▶

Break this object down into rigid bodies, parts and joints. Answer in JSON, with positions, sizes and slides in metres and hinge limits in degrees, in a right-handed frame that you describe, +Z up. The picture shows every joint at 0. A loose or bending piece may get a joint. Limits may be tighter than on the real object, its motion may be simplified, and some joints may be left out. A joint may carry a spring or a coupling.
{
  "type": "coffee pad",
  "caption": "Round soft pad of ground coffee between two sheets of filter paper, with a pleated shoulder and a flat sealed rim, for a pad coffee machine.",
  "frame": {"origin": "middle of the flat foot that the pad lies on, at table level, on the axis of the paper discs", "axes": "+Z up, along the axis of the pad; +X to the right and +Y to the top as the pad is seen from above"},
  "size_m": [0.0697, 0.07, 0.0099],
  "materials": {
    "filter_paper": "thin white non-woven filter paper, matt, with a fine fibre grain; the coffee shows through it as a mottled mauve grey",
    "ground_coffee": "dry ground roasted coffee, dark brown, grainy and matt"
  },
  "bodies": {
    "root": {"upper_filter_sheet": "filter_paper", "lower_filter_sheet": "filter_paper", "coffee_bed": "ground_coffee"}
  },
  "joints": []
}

◀
▶

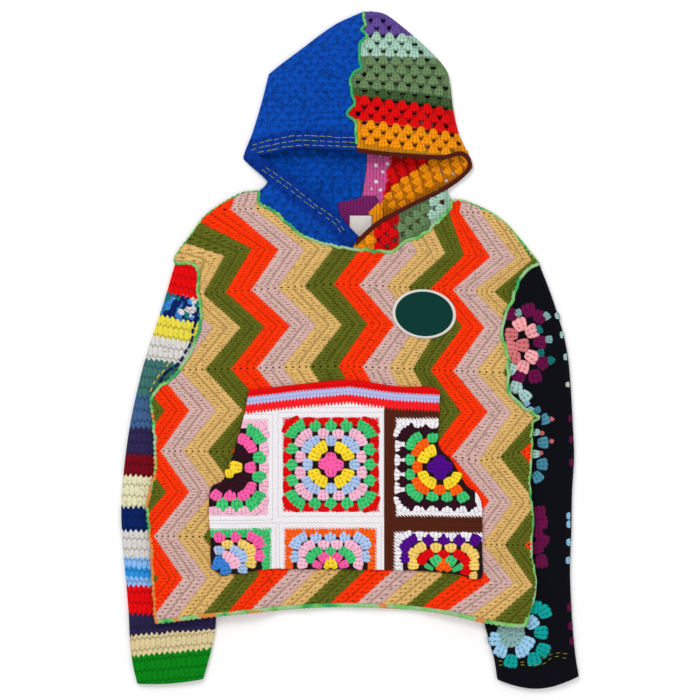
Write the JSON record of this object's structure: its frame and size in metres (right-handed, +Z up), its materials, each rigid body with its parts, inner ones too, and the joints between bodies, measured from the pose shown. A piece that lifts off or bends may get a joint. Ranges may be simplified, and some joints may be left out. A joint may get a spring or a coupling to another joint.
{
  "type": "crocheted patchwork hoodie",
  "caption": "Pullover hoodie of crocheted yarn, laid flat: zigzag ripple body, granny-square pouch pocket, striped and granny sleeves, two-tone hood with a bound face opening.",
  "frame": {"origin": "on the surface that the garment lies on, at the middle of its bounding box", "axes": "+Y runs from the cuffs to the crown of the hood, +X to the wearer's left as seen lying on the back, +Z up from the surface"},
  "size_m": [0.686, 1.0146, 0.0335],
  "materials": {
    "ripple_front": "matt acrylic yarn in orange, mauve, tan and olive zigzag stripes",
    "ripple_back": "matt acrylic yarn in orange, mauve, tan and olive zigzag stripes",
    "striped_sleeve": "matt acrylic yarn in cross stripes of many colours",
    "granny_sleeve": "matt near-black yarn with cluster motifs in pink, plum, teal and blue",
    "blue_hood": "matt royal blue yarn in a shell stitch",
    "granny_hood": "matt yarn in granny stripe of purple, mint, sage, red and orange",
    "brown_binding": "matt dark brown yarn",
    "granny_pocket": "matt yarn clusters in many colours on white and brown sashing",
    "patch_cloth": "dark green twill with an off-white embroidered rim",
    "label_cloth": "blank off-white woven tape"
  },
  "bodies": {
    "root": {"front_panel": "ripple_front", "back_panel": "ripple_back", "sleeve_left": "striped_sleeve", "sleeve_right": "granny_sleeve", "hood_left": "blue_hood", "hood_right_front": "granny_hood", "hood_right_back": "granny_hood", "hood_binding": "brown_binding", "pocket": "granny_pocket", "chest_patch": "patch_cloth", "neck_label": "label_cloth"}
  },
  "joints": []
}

◀
▶

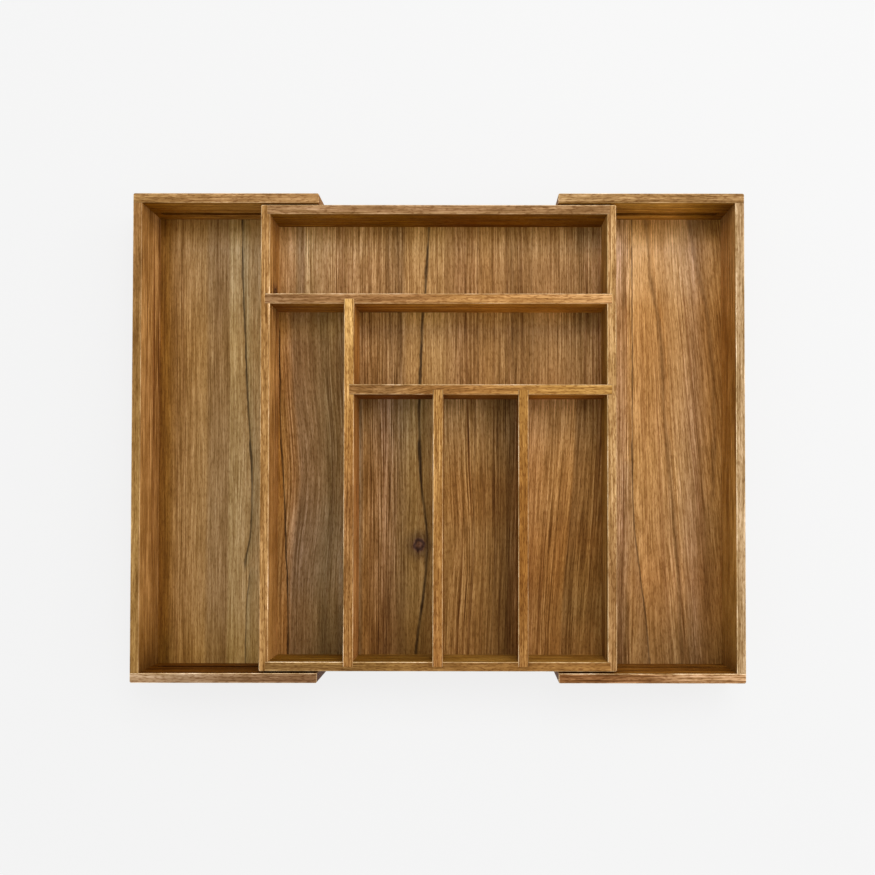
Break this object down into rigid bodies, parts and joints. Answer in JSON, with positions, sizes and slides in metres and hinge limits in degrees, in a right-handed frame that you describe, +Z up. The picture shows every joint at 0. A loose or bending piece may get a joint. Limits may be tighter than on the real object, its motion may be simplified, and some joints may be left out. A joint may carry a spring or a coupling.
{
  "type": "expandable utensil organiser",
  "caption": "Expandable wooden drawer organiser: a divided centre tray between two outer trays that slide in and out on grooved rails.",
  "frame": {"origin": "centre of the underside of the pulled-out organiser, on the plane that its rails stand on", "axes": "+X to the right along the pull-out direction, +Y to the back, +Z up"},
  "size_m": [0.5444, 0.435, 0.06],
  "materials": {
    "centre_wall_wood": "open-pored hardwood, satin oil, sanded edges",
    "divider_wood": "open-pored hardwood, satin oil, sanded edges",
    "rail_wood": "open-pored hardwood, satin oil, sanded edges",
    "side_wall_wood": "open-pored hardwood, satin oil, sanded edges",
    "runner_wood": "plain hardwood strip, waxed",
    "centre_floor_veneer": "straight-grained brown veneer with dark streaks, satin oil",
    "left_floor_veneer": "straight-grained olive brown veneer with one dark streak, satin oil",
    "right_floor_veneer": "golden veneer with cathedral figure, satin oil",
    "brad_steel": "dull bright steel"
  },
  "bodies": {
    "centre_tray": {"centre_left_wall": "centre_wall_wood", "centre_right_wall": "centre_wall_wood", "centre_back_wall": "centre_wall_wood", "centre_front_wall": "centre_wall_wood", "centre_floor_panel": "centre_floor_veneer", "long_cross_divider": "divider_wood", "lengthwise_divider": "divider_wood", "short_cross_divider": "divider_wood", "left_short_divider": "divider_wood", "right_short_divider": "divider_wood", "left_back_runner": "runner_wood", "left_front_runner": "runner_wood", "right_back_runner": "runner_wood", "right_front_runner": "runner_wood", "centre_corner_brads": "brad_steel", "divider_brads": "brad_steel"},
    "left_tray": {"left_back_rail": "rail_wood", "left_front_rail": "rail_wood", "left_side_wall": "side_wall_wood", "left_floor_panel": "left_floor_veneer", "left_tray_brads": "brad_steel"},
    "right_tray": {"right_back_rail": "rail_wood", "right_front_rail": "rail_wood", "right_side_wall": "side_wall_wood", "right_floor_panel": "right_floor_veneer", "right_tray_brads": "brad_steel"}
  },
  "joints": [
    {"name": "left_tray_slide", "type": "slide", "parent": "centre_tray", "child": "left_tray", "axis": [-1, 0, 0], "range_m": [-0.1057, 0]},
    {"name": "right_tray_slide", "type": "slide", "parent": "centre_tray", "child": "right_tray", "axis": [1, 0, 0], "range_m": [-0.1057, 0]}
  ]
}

◀

Identify each line in the records above containing the word "from"; copy those lines.

● Task result
  "frame": {"origin": "middle of the flat foot that the pad lies on, at table level, on the axis of the paper discs", "axes": "+Z up, along the axis of the pad; +X to the right and +Y to the top as the pad is seen from above"},
Write the JSON record of this object's structure: its frame and size in metres (right-handed, +Z up), its materials, each rigid body with its parts, inner ones too, and the joints between bodies, measured from the pose shown. A piece that lifts off or bends may get a joint. Ranges may be simplified, and some joints may be left out. A joint may get a spring or a coupling to another joint.
  "frame": {"origin": "on the surface that the garment lies on, at the middle of its bounding box", "axes": "+Y runs from the cuffs to the crown of the hood, +X to the wearer's left as seen lying on the back, +Z up from the surface"},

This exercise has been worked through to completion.